Discovering their special gift to the design world helps set designers apart and shape their business. Gutierrez says the key element in scaling up wisely is to take control of the niche. 

​​“Take my client who designs forever homes, for example. What she can do to scale and grow is to attract clients and create a client base who are fascinated with forever home design,” she says. Growing in a way that fits you and your personality is about sending your unique energy out into the world and then controlling it. This also will give you more control over what you can charge, “because now it’s outside of a commodity; it’s outside of industry norms. Your income potential is limitless when you know how to break the income box,” she adds.

Use Your Calendar to Plan

Gutierrez says designers tend to be more creative-minded, and they neglect money management. “Of all the designers I’ve talked to, it’s more rare that they’re on top of their numbers and are tracking properly,” she says. “It’s more common that they’re just going with the flow from day to day, and then only when things go wrong do they go, ‘Oh, let me go back and look,’ rather than looking ahead.” 
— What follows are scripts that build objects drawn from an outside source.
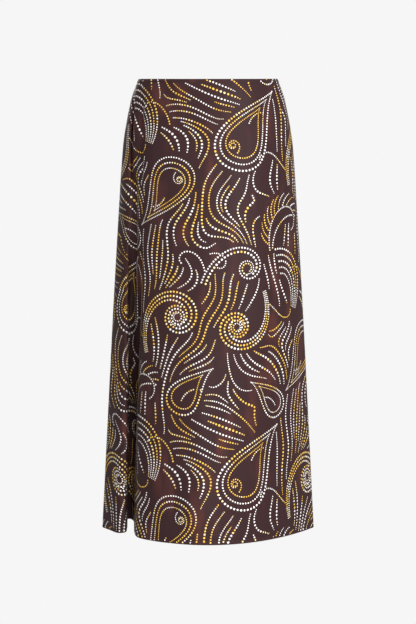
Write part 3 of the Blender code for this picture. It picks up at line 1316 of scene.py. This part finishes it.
@dataclass(frozen=True)
class Drop:
    """A paisley drop of dotted rows, one inside another, with its tip bent to one side.

    at is its middle, heading the way that its tip points, and sway how far the tip is
    bent, as a share of the height. Sizes are in centimetres, gap and pitch in millimetres.
    The pitch shrinks from each row to the next one in.
    """

    at: tuple[float, float]
    width: float
    height: float
    heading: float
    sway: float
    rows: int = 2
    gap: float = 7.0
    pitch: float = 5.2
    slimness: float = 1.6
    belly: float = 0.12
    tip_gap: float = 0.02
    points: int = 90
    bent_part: float = 0.25
    bend: float = 1.8
    shrink: float = 0.9
    taper: tuple[float, float] = (0.62, 0.62)

    def lines(self) -> list[Row]:
        """The rows of the drop.

        Returns:
            Each row's points, pitch and taper.
        """
        turn = np.linspace(self.tip_gap, 2.0 - self.tip_gap, self.points) * math.pi
        round_side = np.sin(turn) * np.sin(turn / 2.0) ** self.slimness
        angle = math.radians(self.heading)
        along = np.array((math.cos(angle), math.sin(angle)))
        across = np.array((-math.sin(angle), math.cos(angle)))
        made = []
        for index in range(self.rows):
            left = 1.0 - 2.0 * MM_IN_CM * self.gap * index / self.width
            x = round_side / round_side.max() * self.width / 2.0 * left
            y = ((np.cos(turn) / 2.0 + self.belly) * left - self.belly) * self.height
            tip = np.clip(y / self.height + self.bent_part, 0.0, 1.0) ** 2
            x = x + self.bend * self.sway * self.height * tip
            points = np.array(self.at) + y[:, None] * along + x[:, None] * across
            made.append((points, self.pitch * self.shrink**index, self.taper))
        return made


class Motif(Enum):
    """The figures of the print."""

    PAISLEY = (
        Drop((0.0, 0.0), 10.0, 17.0, -90.0, 0.30, 3, 9.5, 6.2),
        Stroke((-0.4, 5.2), -60.0, 9.0, -30.0, -150.0, 1.4, 1, pitch=4.2),
        Stroke((0.7, -1.0), -80.0, 4.5, 10.0, 30.0, 1.0, 1, pitch=4.0),
    )
    SEED = (
        Drop((0.0, 0.0), 5.6, 9.6, -90.0, -0.28, 2, 8.0, 5.0),
        Stroke((0.0, 2.4), -90.0, 4.2, -12.0, -26.0, 1.0, 1, pitch=4.0),
    )
    SCROLL = (
        Stroke((4.4, 9.6), -72.0, 40.0, -5.0, -52.0, 2.0, 3, (3.4, 10.0, 3.6), 6.4),
        Stroke((5.8, 6.5), -35.0, 9.0, -6.0, 44.0, 1.6, 1, pitch=4.8),
    )
    BUD = (
        Stroke((-4.6, 6.5), -72.0, 25.0, 5.0, 66.0, 2.2, 2, (8.0, 7.6, 3.8), 5.8),
        Stroke((-4.4, 4.2), -100.0, 8.5, -8.0, -64.0, 1.8, 1, pitch=4.6),
        Stroke((-3.4, 1.2), -20.0, 6.0, 20.0, 70.0, 1.6, 1, pitch=4.2),
    )
    FERN = (
        Stroke((-3.0, 8.2), -84.0, 17.5, 5.0, 30.0, 1.7, 1, pitch=4.6, ribs=13, rib_length=4.2,
               rib_turn=-58.0, rib_bend=16.0),
        Stroke((-2.2, 8.0), -72.0, 10.0, 7.0, 12.0, 1.0, 1, pitch=4.6),
    )
    SHELL = (
        Stroke((0.4, 6.6), -98.0, 12.5, 5.0, 17.0, 1.4, 5, (4.2, 9.5, 12.5), 5.8),
        Stroke((-3.4, 2.2), -70.0, 11.5, 8.0, 66.0, 2.2, 1, pitch=4.8),
    )


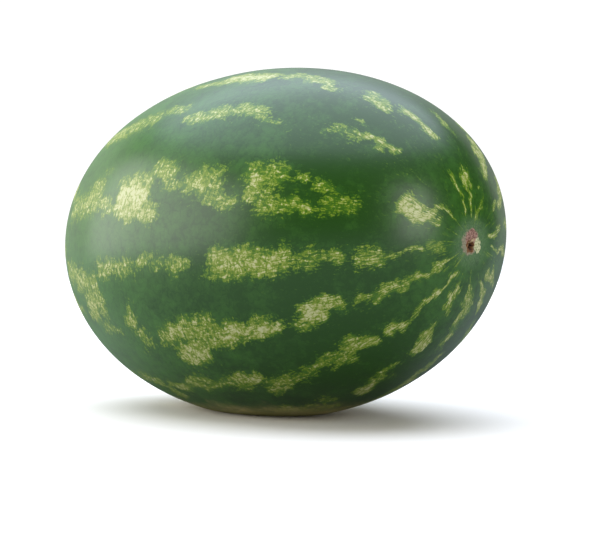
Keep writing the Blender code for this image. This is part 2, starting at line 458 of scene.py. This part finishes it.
def mark_rind(mesh):
    """Gives the points what the rind's colours read: paleness, a place along and round, the ground spot."""
    polar = read(mesh, "stem_angle")
    around = read(mesh, "round_angle")
    # the patches' outlines waver by a few millimetres, and sides are counted from -Y over the top
    waver = (read(mesh, "waver", 3) - 0.5) * WAVER_REACH / HALF_WIDTH
    bent_polar = np.degrees(polar + waver[:, 0])
    bent_side = 180.0 - np.degrees(around + waver[:, 1] / np.maximum(np.sin(polar), LEAST_RING))
    write(mesh, "paleness", paleness(bent_polar, bent_side))
    # one unit of this place is a metre on the skin at the waist, and streaks narrow towards the scars
    place = np.column_stack([HALF_WIDTH * np.cos(around), HALF_WIDTH * np.sin(around),
                             RIND_SIZES["Half Length"] * polar])
    write(mesh, "grown_place", place)
    points = np.empty(len(mesh.vertices) * 3, np.float32)
    mesh.vertices.foreach_get("co", points)
    x, y, z = points.reshape(-1, 3).T
    away = np.sqrt((x / SPOT_HALF_LENGTH) ** 2 + (y / SPOT_HALF_WIDTH) ** 2)
    low = np.clip(1.0 - z / SPOT_TOP, 0.0, 1.0)
    write(mesh, "ground_spot", np.clip(SPOT_FADE_END - away, 0.0, 1.0) * low)


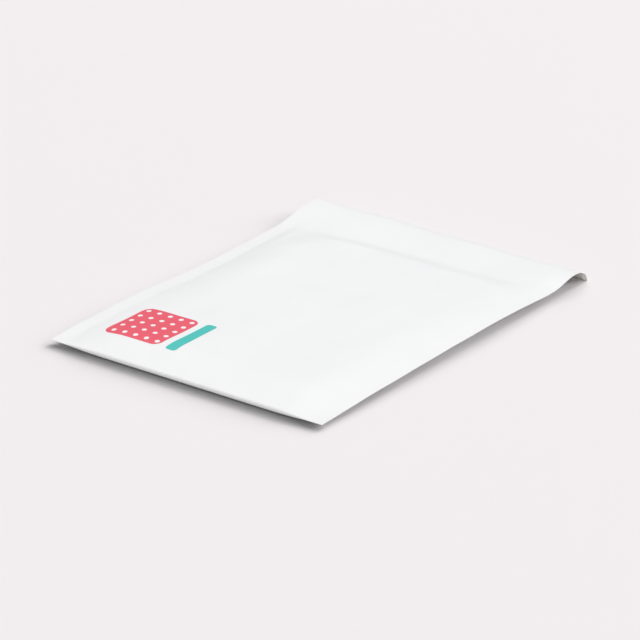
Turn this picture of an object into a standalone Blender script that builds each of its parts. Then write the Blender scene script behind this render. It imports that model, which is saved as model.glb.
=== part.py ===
"""Padded mailing envelope lying face up with its flap open.

The outer envelope is one folded sheet of paper: front panel, flap, bottom fold and back
panel, glued together along two side seams. A folded bubble lining lies inside it as a
pocket. The flap carries a strip of adhesive under a release liner.

x runs across the envelope, y from the bottom fold to the flap, z up. The part rests on z = 0,
and its origin is under the middle of its whole outline.
"""

import math

import bmesh
import bpy

MM = 0.001

# Paper envelope
WIDTH = 240 * MM
BODY_LENGTH = 280 * MM  # bottom fold to mouth
PAPER = 0.3 * MM
SEAM_WIDTH = 12 * MM
PAD_HEIGHT = 13 * MM  # top of the filled middle above the table
LEFT_SHOULDER = 24 * MM  # from the seam's inner line to full height
RIGHT_SHOULDER = 26 * MM
BACK_SHOULDER = 20 * MM  # from the seam's inner line to where the back lies flat
FOLD_RADIUS = 2.1 * MM
FOLD_HEIGHT = 3.4 * MM  # middle of the rounded bottom fold above the table
FOLD_SLOPE = 34 * MM  # from the bottom fold to full height
FOLD_LIFT = 16 * MM  # how far the lifted fold keeps the back off the table

# How high the two seams ride above the table: share of the body's length, height
LEFT_SEAM_LIFT = (
    (0, 3.7 * MM), (0.16, 7.6 * MM), (0.33, 8.4 * MM), (0.48, 6.8 * MM),
    (0.63, 5.3 * MM), (0.76, 3.8 * MM), (1, 5.0 * MM),
)
RIGHT_SEAM_LIFT = (
    (0, 3.5 * MM), (0.19, 5.3 * MM), (0.35, 6.4 * MM), (0.51, 7.2 * MM),
    (0.69, 8.0 * MM), (0.86, 7.5 * MM), (1, 6.1 * MM),
)

# Dip between the pad and the flap
CREASE_AT = 277 * MM
CREASE_SLOPE = 22 * MM
CREASE_HEIGHT = (6.6 * MM, 9.6 * MM)  # left and right of the filled middle
CORNER_CUT = 80 * MM  # pad's empty far left corner, measured along either side
CORNER_SLOPE = 40 * MM
CORNER_HEIGHT = 7 * MM

# Flap: it rises to a crest, and its free end curls down
RISE_START = (262 * MM, 286 * MM)  # at the left and right edges
CREST_AT = 313.5 * MM
CREST_HEIGHT = (12.5 * MM, 11.2 * MM)  # at the left and right edges
CREST_DIP = 1.1 * MM  # how much lower its middle lies
CURL_REACH = 16.5 * MM
TIP_HEIGHT = 0.6 * MM

# Bubble lining
FIT = 0.3 * MM  # clearance between pieces that touch
LINING = 3.2 * MM  # one layer
LINING_SHARE = 0.45  # most of the room inside that one layer may take
LINING_START = 6 * MM
LINING_END = 259 * MM
LINING_SIDE_GAP = 7 * MM  # from the seam's inner line
LINING_SEAL = 6 * MM
LINING_FOLD = 16 * MM  # where its two layers part

# Adhesive strip and its release liner, on the flap's underside
ADHESIVE = 0.3 * MM
ADHESIVE_END_GAP = 9 * MM
ADHESIVE_ARC = (34, 78)  # degrees round the curl from the crest
LINER = 0.3 * MM
LINER_END_GAP = 1.5 * MM
LINER_ARC = (16, 88)

# Printed fields on the front: a square and a bar beside it
MARK_SIZE = 50 * MM
MARK_FROM_SIDE = 27 * MM
MARK_FROM_FOLD = 23 * MM
BAR_WIDTH = 9 * MM
BAR_GAP = 6 * MM

# Mesh steps
STEP_ACROSS = 14 * MM
STEP_ALONG = 16 * MM
STEP_ON_SLOPE = STEP_ALONG / 3
STEP_ON_RISE = STEP_ALONG / 2
NEAR_EDGE = STEP_ALONG / 8  # lines this near to an edge's own line are left out
FOLD_STEPS = 4
CURL_STEPS = 6
SEAM_STEPS = 2
SHOULDER_STEP = 4.7 * MM
QUARTER_TURN = 90  # degrees of the flap's curl, from its crest to its free end
SHARP_EDGE = 40  # degrees between two faces
FACES_UP = 0.5  # least upward share of a printed face's normal

HALF = WIDTH / 2
SEAM_LINE = HALF - SEAM_WIDTH
OVERALL = CREST_AT + CURL_REACH


def place(x, y, z):
    """A point of the drawing, moved so that the outline's middle is over the origin."""
    return (x, y - OVERALL / 2, z)


def clamp(value):
    return min(1.0, max(0.0, value))


def ease(value):
    """Smooth step from 0 to 1 with level ends."""
    value = clamp(value)
    return value * value * (3 - 2 * value)


def swell(value):
    """Quick rise from 0 that levels out at 1, as a filled skin does."""
    return math.sin(clamp(value) * math.pi / 2)


def mix(low, high, share):
    return low + (high - low) * share


def between(stations, share):
    """Straight runs between pairs of share and value."""
    for (start, low), (end, high) in zip(stations, stations[1:]):
        if share <= end:
            return mix(low, high, (share - start) / (end - start))
    return stations[-1][1]


# The outer skin


def fold_radius(x):
    """The rounded fold flattens towards the corners."""
    inside = swell((SEAM_LINE - abs(x)) / FOLD_SLOPE)
    return mix(PAPER, FOLD_RADIUS, inside)


def seam_lift(x, y):
    share = clamp(y / BODY_LENGTH)
    left = between(LEFT_SEAM_LIFT, share)
    right = between(RIGHT_SEAM_LIFT, share)
    return mix(left, right, ease(x / WIDTH + 0.5))


def shoulder_share(x):
    """0 at the seams' inner lines and 1 over the filled middle."""
    width = LEFT_SHOULDER if x < 0 else RIGHT_SHOULDER
    return swell((SEAM_LINE - abs(x)) / width)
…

To solve this issue, Gutierrez advises to plan things out in advance according to the calendar year: “One thing that I very highly recommend is for people to take every single one of their contracts and chart them out in a calendar. And to take each of those contracts and say, for easy maths' sake, ‘This contract is worth €10. Does that mean €1 for the next 10 days, or does that mean €1 for the next 10 months?’ And then to track it forward in expectation of money coming in, by way of all the contracts already signed.”

She believes this should be a common practice, because it’s easier to determine a schedule for the year and manage cash flow. And you want to include your expenses for each of those months in a separate row. “That’s going to be your own salary, your own overhead,” she says. “Then where you can see there’s a difference between those numbers of expenses to money coming in, is where we can find opportunities to either regenerate and pour efforts into lead generating, or see if we can get the project done faster so that instead of making €10 over 10 months, we can make €10 over 10 days.”
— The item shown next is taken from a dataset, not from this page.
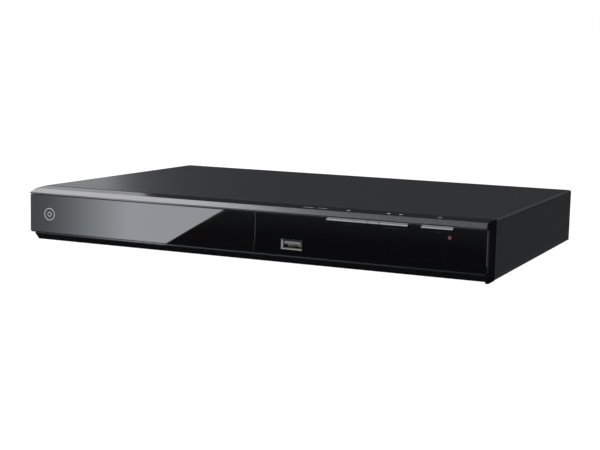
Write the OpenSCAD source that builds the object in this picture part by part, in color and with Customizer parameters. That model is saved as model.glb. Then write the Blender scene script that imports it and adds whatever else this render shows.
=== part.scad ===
// Slim disc player with a motor-driven tray. Millimetres, +Z up, the front faces -Y.
// The origin lies under the middle of the whole part, on the surface that it stands on.
// Inside place(), y is the depth behind the front window's face and z the height over the floor.

/* [Case] */
// Width of the case
body_w = 312; // [306:1:340]
// Depth from the front window's face to the back of the cover
body_d = 210; // [204:1:240]
// Height of the case over its feet
body_h = 35.5; // [35:0.5:44]
// Height of the rubber feet under the case
foot_h = 3; // [2.5:0.5:8]
// Diameter of a foot
foot_dia = 18; // [12:1:26]
// Thickness of the chassis sheet
chassis_t = 0.8; // [0.6:0.1:1.2]
// Thickness of the cover and rear panel sheet
cover_t = 0.7; // [0.5:0.1:1]
// Outer radius of the cover's long bends
cover_bend = 1.6; // [1.2:0.1:3]
// Height of the cover's top over the legend ledge
cover_step = 1.1; // [1:0.1:1.6]
// Depth of the bezel's sides in front of the cover
bezel_d = 16.6; // [16.2:0.1:20]
// Wall of the bezel moulding
bezel_wall = 2; // [1.6:0.1:2.4]
// Thickness of the bezel's raised ends
cheek_t = 1; // [0.8:0.1:1.4]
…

Ditch the Scarcity Mindset

When you’re trying to work out how to get a project done faster, one of the best things you can do is hire someone to help. Gutierrez understands that this can be daunting but believes that growing a team can lead to exponential growth in projects and revenue.

“Scarcity mindset will yield a person saying, ‘I don’t have the money to hire somebody right now.’ But there’s science behind it. I think one horse can pull 8,000 pounds, but two horses can pull 24,000 pounds. That same wisdom translates to having a team member. One person on their own can do €10 worth of business, but two people can do €50 worth of business,” Gutierrez says.

She recognises that it can be challenging for people to think differently and change how they operate, which hiring a new team member requires. It’s also OK to not want to hire because you prefer to work on your own, or as a duo. “I have two designers in my programme who just don’t want a team. So I support them in creating a business that is just them,” she says. “Again, I think the most important thing to start with is to know your vision. Do you dream of having a company that’s 100 people and you want to have multiple offices all over the world? Then that’s a different strategy.”

You also can start slowly and test the waters a bit with hiring. “There can be a virtual assistant that only supports you in purchasing. There can be a virtual assistant that only supports you in drawings or renderings. There are always options,” Gutierrez says. “The trick is to train your brain to think of abundant opportunities and options based on vision, rather than thinking about what you can do only with existing circumstances.”

Make Intentional and Emotionally Charged Decisions

When you’re trying to decide whether or not to take a plunge, whether that means hiring someone or adding another stream to your business model, it’s crucial to understand your energy and its source. “The more emotional charge we have, the more energy we have to take action,” Gutierrez says. “If there’s low desire, there’s low energy and drive, which leads to shallow actions or no action. If there’s high desire, there’s high energy and drive, which leads to a lot of action. So, knowing how bad you want something is important.” She believes that if there’s enough desire to grow a team, it’ll work out more often than not. 

There are different ways of bringing about energy, but often it comes from collaborating with other people and having a shared goal. Gutierrez values the advice and drive from her own business coach that act as a push in the right direction. “I’ve been with my business coach for years and years and years, and I would not have a business without one,” she says.

Utilize Technology and Teamwork 

Gutierrez says technology supports teamwork and is crucial for growth and collaboration. “​​When you’re working by yourself, it doesn’t matter as much if you’re messy or disorganised. It matters to you, but you can get away with doing one thing in an Excel spreadsheet one day and then opening a Word document the next day and tracking things on your phone. But if you ever want to have a team, if you ever want to scale, if you ever want to grow, if you ever want to be able to increase profits, you have to have and use these online systems,” she says.

Gutierrez praises Houzz Pro as being a user-friendly, all-in-one system to help designers scale their businesses. “Whether it’s purchase orders, invoices, communication – it’s always in the same place,” she says. “It’s always in the same form. It’s always at the same tab. All of that stuff shortens time, and when we shorten time, we increase profits.” Conversely, not having a system can cause a designer to feel overwhelmed. Streamlined business processes let you work smarter instead of harder.

As Errez Design successfully handles about 20 projects at a time, Gutierrez knows firsthand the value of online systems. And as the company’s four Best of Houzz awards and many five-star reviews attest, her clients are all benefiting from them too.